Justin Kan was one of the co-founders of Twitch, a streaming company that was acquired by Amazon for nearly a billion dollars.

Four years ago, he wrote a tweet that resonated with Eric to this day.

First time founders often make the mistake of being only product-oriented.

But to Justin’s point, second-time founders realize their mistake. They are as obsessed about marketing and distribution as they are about building a great product… because they know that without distribution, you have no customers.

Eric likes to back founders who are excited about…

  1. Marketing
  2. Distribution channels
  3. Customer acquisition
  4. Sustained growth

And maybe even more so than the product they are building.

But what does a VC look for to see if founders have distribution nailed?

The 2nd-time-founder mindset

For more mature companies who have a Series B, the evidence is clear. Venture capitalists can see if a business has a team dedicated to demand generation, performance marketing, ROAs, CPA, and more.

For early stage companies, it’s less clear whether or not the founders have the right attitude when it comes to distribution.

But there are two things that stand out:

  1. Early evidence of traction
  2. Strong hypothesis on your marketing channels

You can accomplish both of these if you can successfully sell before you build.

For example, founders of SaaS businesses can with prospective buyers to line up letters of intent or even signed contracts before they’ve built a product.

This is exactly what Eric did when he wanted to create a SaaS product for his education tech company years ago.

He met with his target customer and shared what the product would look like, along with all the mockups in place.

Eric told them that he would work with six clients right now. But each of them would need to pay him $80k upfront to hold their seat with the promise that he would deliver this product to them in 6 months.

It was a bold move but his strategy worked.
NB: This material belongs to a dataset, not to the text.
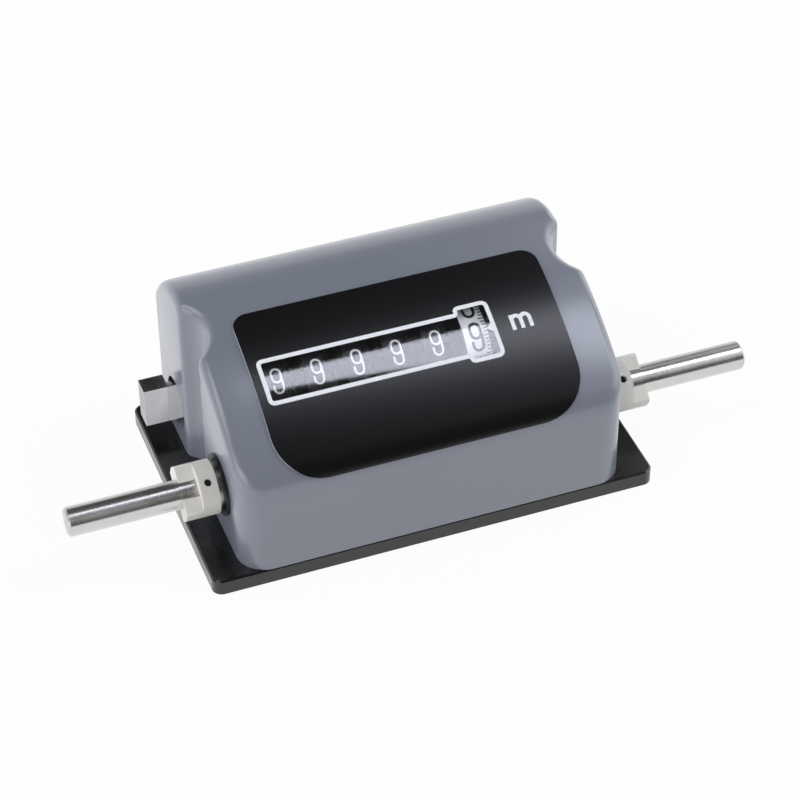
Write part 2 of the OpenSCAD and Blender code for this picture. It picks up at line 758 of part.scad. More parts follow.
module drive_pinion() {
    x1 = unit_gear_x - gear_face_play;
    color("#c7a24a")
    difference() {
        gear_x(x1, shaft_y, shaft_z, drive_module, drive_teeth, drive_module,
            root_depth(drive_module), drive_gear_w + 2 * gear_face_play, 0);
        bar_x(x1 - 1, x1 + drive_gear_w + 2, shaft_y, shaft_z, core_r + seat_fit);
        translate([drive_pin_x, shaft_y, shaft_z])
            cylinder(d = drive_pin_d, h = 4 * drive_root_r, center = true);
    }
}

module drive_pinion_pin() {
    color("#8f9296")
    translate([drive_pin_x, shaft_y, shaft_z])
        cylinder(r = drive_pin_d / 2 - seat_fit, h = 2 * (drive_root_r - drive_pin_deep), center = true);
}

// Hollow rim, web and hub of a wheel, with places counted from the middle of its digit
module wheel_body(x, right, hub_left, hub_right) {
    r = wheel_d / 2;
    on_x(x, wheel_y, wheel_z) rotate_extrude() polygon([
        [0, -hub_left], [hub_d / 2, -hub_left], [hub_d / 2, right - rim_wall],
        [r - rim_wall, right - rim_wall], [r - rim_wall, -rim_left], [r, -rim_left], [r, right],
        [hub_d / 2, right], [hub_d / 2, hub_right], [0, hub_right]
    ]);
}

// Disc with the two teeth that pass on a carry
module carry_disc(x) {
    bar_x(x, x + ring_w, wheel_y, wheel_z, carry_disc_r);
    for (a = [-carry_tooth_turn, carry_tooth_turn])
        translate([x, wheel_y, wheel_z]) rotate([a, 0, 0])
            translate([0, carry_disc_r - tooth_root_in, -carry_tooth_w / 2])
                cube([ring_w, carry_tip_r - carry_disc_r + tooth_root_in, carry_tooth_w]);
}

// Bore for the wheel axle
module axle_bore() {
    bar_x(frame_left - 5, frame_right + 5, wheel_y, wheel_z, axle_d / 2 + run_fit);
}

// Black wheel number i, counted from the left
module number_wheel(i) {
    x = first_digit_x + (i - 1) * wheel_pitch;
    hub_left = rim_left + (i == 1 ? left_hub_reach : ring_w + hub_reach);
    hub_right = wheel_pitch - rim_left - ring_w - hub_reach - end_play;
    color("#1a1a1c")
    difference() {
        union() {
            wheel_body(x, rim_right, hub_left, hub_right);
            gear_x(x + rim_right - ring_root_in, wheel_y, wheel_z, transfer_module, ring_teeth,
                ring_tip, transfer_root, ring_w + ring_root_in, 0);
            if (i > 1) carry_disc(x - rim_left - ring_w);
        }
        axle_bore();
    }
}

module unit_wheel() {
    turn = mesh_turn(0, drive_teeth, unit_teeth, wheel_angle);
    color("#eceeee")
    difference() {
        union() {
            wheel_body(unit_digit_x, unit_rim_right, rim_left + ring_w + hub_reach,
                unit_hub_x - unit_digit_x);
            gear_x(unit_gear_x, wheel_y, wheel_z, drive_module, unit_teeth, drive_module,
                root_depth(drive_module), drive_gear_w, turn);
            carry_disc(unit_digit_x - rim_left - ring_w);
        }
        axle_bore();
    }
}

module number_wheel_1() number_wheel(1);
module number_wheel_2() number_wheel(2);
module number_wheel_3() number_wheel(3);
module number_wheel_4() number_wheel(4);
module number_wheel_5() number_wheel(5);

// Transfer pinion between black wheel i and the next wheel to its right
module transfer_pinion(i) {
    x = first_digit_x + (i - 1) * wheel_pitch + pinion_left;
    turn = mesh_turn(0, ring_teeth, transfer_teeth, 0);
    color("#d9d2b8")
    difference() {
        gear_x(x, pinion_y, wheel_z, transfer_module, transfer_teeth, transfer_tip, transfer_root,
            pinion_w, turn);
        bar_x(x - 1, x + pinion_w + 1, pinion_y, wheel_z, pinion_axle_d / 2 + run_fit);
    }
}

module transfer_pinion_1() transfer_pinion(1);
module transfer_pinion_2() transfer_pinion(2);
module transfer_pinion_3() transfer_pinion(3);
module transfer_pinion_4() transfer_pinion(4);
module transfer_pinion_5() transfer_pinion(5);

module pinion_axle() {
    color("#a9acb0")
    bar_x(frame_left - pinion_axle_out, frame_right + pinion_axle_out, pinion_y, wheel_z,
        pinion_axle_d / 2);
}

// Spacer tube number i on the pinion axle, filling the room between two pinions or a frame side
module pinion_spacer(i) {
    first = first_digit_x + pinion_left;
    x1 = i == 1 ? frame_left + frame_t : first + (i - 2) * wheel_pitch + pinion_w + end_play;
    x2 = i == 6 ? frame_right - frame_t : first + (i - 1) * wheel_pitch - end_play;
    color("#9ea2a6")
    difference() {
        bar_x(x1, x2, pinion_y, wheel_z, spacer_r);
        bar_x(x1 - 1, x2 + 1, pinion_y, wheel_z, pinion_axle_d / 2 + seat_fit);
    }
}

module pinion_spacer_1() pinion_spacer(1);
module pinion_spacer_2() pinion_spacer(2);
module pinion_spacer_3() pinion_spacer(3);
module pinion_spacer_4() pinion_spacer(4);
module pinion_spacer_5() pinion_spacer(5);
module pinion_spacer_6() pinion_spacer(6);

// Wheel axle with the long groove that the zero stops of the wheels drop into
module wheel_axle() {
    r = axle_d / 2;
    color("#c4c6c9")
    difference() {
        bar_x(reset_gear_x - axle_gear_out, axle_clip_x + axle_clip_t + axle_end, wheel_y, wheel_z, r);
        translate([frame_left + frame_t + 0.5, wheel_y - axle_groove / 2, wheel_z + r - axle_groove])
            cube([frame_right - frame_left - 2 * frame_t - 1, axle_groove, 1]);
        on_x(axle_clip_x - run_fit, wheel_y, wheel_z) difference() {
            cylinder(r = r + 1, h = axle_clip_t + 2 * run_fit);
            translate([0, 0, -1]) cylinder(r = r - clip_groove, h = axle_clip_t + 3);
        }
    }
}

module axle_clip() {
    color("#55575a")
    clip(axle_clip_x, wheel_y, wheel_z, axle_d / 2 - clip_groove, axle_d / 2 + clip_lip, axle_clip_t);
}

// Reset gear with a short hub toward the frame
module reset_gear(y, z, n, bore_r, turn) {
    difference() {
        union() {
            gear_x(reset_gear_x, y, z, reset_module, n, reset_module,
                root_depth(reset_module), reset_gear_w, turn);
            bar_x(reset_gear_x + reset_gear_w - 0.01, frame_left - end_play, y, z, bore_r + reset_hub_wall);
        }
        bar_x(reset_gear_x - 1, frame_left + 1, y, z, bore_r);
    }
}

module axle_gear() {
    color("#c7a24a") reset_gear(wheel_y, wheel_z, reset_teeth, axle_d / 2 + seat_fit, axle_gear_turn);
}

module idler_gear() {
    color("#c7a24a") reset_gear(idler_y, idler_z, idler_teeth, idler_stud_d / 2 + run_fit, idler_turn);
}

module spindle_gear() {
    color("#c7a24a") reset_gear(knob_y, knob_z, reset_teeth, spindle_d / 2 + seat_fit, 0);
}

module idler_stud() {
    color("#a9acb0") {
        bar_x(reset_gear_x - end_play, frame_left + frame_t, idler_y, idler_z, idler_stud_d / 2);
        bar_x(reset_gear_x - end_play - stud_head_t, reset_gear_x - end_play, idler_y, idler_z,
            idler_stud_d / 2 + stud_lip);
    }
}

module reset_spindle() {
    color("#c4c6c9")
    bar_x(knob_bore_x + 0.1, frame_left + frame_t + spindle_end, knob_y, knob_z, spindle_d / 2);
}

// Knob turned from the bar, with one half cut away to a flat grip
module reset_knob() {
    r = knob_neck_d / 2;
    color("#d5d6d8")
    difference() {
        union() {
            translate([grip_right - grip_len, knob_y, knob_z - grip_h / 2])
                cube([grip_len, grip_t, grip_h]);
            intersection() {
                bar_x(grip_right - grip_joint, knob_flat_end + grip_joint, knob_y, knob_z, r);
                translate([grip_right - 1, knob_y, knob_z - r])
                    cube([knob_flat_end - grip_right + 2, r, 2 * r]);
            }
            bar_x(knob_flat_end, knob_boss_end, knob_y, knob_z, r);
        }
        bar_x(knob_bore_x, knob_boss_end + 1, knob_y, knob_z, spindle_d / 2 + seat_fit);
        translate([set_screw_x, knob_y, knob_z]) cylinder(d = set_screw_d, h = 2 * r);
    }
}

module knob_set_screw() {
    r = knob_neck_d / 2;
    color("#55575a")
    translate([set_screw_x, knob_y, knob_z])
        difference() {
            translate([0, 0, spindle_d / 2 + seat_fit])
                cylinder(r = set_screw_d / 2 - seat_fit, h = r - spindle_d / 2 - 0.3);
            translate([-set_screw_d, -set_screw_slot / 2, r - 0.8])
                cube([2 * set_screw_d, set_screw_slot, 2]);
        }
}

base_plate();
housing();
front_panel();
housing_screws();
counter_frame();
frame_screws();
drive_shaft();
dog_left();
dog_right();
dog_pin_left();
dog_pin_right();
bush_left();
bush_right();
thrust_washer_left();
thrust_washer_right();
shaft_clip_left();
shaft_clip_right();
drive_pinion();
drive_pinion_pin();
unit_wheel();
number_wheel_1();
number_wheel_2();
number_wheel_3();
number_wheel_4();
number_wheel_5();
transfer_pinion_1();
transfer_pinion_2();
transfer_pinion_3();
transfer_pinion_4();
transfer_pinion_5();
pinion_axle();
pinion_spacer_1();
pinion_spacer_2();
pinion_spacer_3();
pinion_spacer_4();
pinion_spacer_5();
pinion_spacer_6();
wheel_axle();
axle_clip();
axle_gear();
idler_gear();
idler_stud();
reset_spindle();
spindle_gear();
reset_knob();
knob_set_screw();
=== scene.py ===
import json
import math

import bmesh
import bpy
from mathutils import Matrix, Vector
from mathutils.geometry import delaunay_2d_cdt


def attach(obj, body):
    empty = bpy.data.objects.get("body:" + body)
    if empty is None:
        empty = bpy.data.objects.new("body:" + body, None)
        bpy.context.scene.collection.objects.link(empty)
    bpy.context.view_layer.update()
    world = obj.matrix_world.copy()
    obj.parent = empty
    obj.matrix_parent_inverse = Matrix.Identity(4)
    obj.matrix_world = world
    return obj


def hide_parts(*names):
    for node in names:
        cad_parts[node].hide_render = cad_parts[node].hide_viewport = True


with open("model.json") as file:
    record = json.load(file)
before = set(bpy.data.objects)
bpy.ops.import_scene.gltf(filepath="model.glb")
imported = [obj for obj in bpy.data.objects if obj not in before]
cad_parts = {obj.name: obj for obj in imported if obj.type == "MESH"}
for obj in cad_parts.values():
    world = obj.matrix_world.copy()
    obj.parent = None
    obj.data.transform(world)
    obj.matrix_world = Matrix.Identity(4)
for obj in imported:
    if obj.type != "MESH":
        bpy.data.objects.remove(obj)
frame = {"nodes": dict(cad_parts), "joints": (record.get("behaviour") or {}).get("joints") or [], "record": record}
bpy.context.view_layer.update()
nodes = frame["nodes"]
MM = 0.001


def joint_place(body):
    """Place in mm of the joint that turns a body."""
    joint = next(row for row in frame["joints"] if row["child"] == body)
    return Vector(joint["pos_m"]) / MM


# Sizes of the counter that the print and the finishes follow, in mm
CROWN_R, CROWN_Y, CROWN_Z = 80.0, 21.4, -29.6
FRONT_R, FRONT_Y = 9.0, -24.5
PANEL_W, PANEL_TOP, PANEL_END, PANEL_T, PANEL_LIFT = 75.0, 17.6, 61.0, 0.5, 0.03
PANEL_TOP_R, PANEL_LOW_R = 4.0, 11.5
WHEEL_R = 13.3
# The front arc leaves the crown's arc without a bend, after this turn in radians
FRONT_Z = CROWN_Z + math.sqrt((CROWN_R - FRONT_R) ** 2 - (CROWN_Y - FRONT_Y) ** 2)
FRONT_TURN = math.asin((CROWN_Y - FRONT_Y) / (CROWN_R - FRONT_R))
UNIT_DIGIT, WHEEL_Y, WHEEL_Z = joint_place("unit")
# The white wheel is white within these limits in x and this depth below its rim
DRUM_LEFT, DRUM_RIGHT, DRUM_WALL = UNIT_DIGIT - 3.05, UNIT_DIGIT + 2.85, 2.0
# The knob's white facing ends here
FACING_END = -44.0


# Finishes

def hex_rgb(code):
    """An sRGB hex colour as linear values."""
    parts = [int(code[i:i + 2], 16) / 255 for i in (1, 3, 5)]
    return tuple(c / 12.92 if c <= 0.04045 else ((c + 0.055) / 1.055) ** 2.4 for c in parts) + (1.0,)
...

Six clients paid him $80k each. Eric and his team built an amazing product for them. This gave them all the validation (and success) they needed to know the company was on the right track.

Explore different distribution channels and get traction as early as possible. It’s better to validate market demand and build the right product instead of building something that no one needs.

One last piece of advice

There is a lot of volatility in the market right now (today is July 21, 2022).

It’s not as easy to raise money from VCs as it once was. So you can’t just have a fascinating idea and product anymore.

You need to show validation when it comes to distribution.

You need a strong thesis on what channels you want to test and why.

And the icing on the cake? Secure signed contracts, letters of intent, or even some revenue to show market demand is there.

Show the VCs and investors: “We have market demand. I just need to execute. All I need is a little capital to get going.”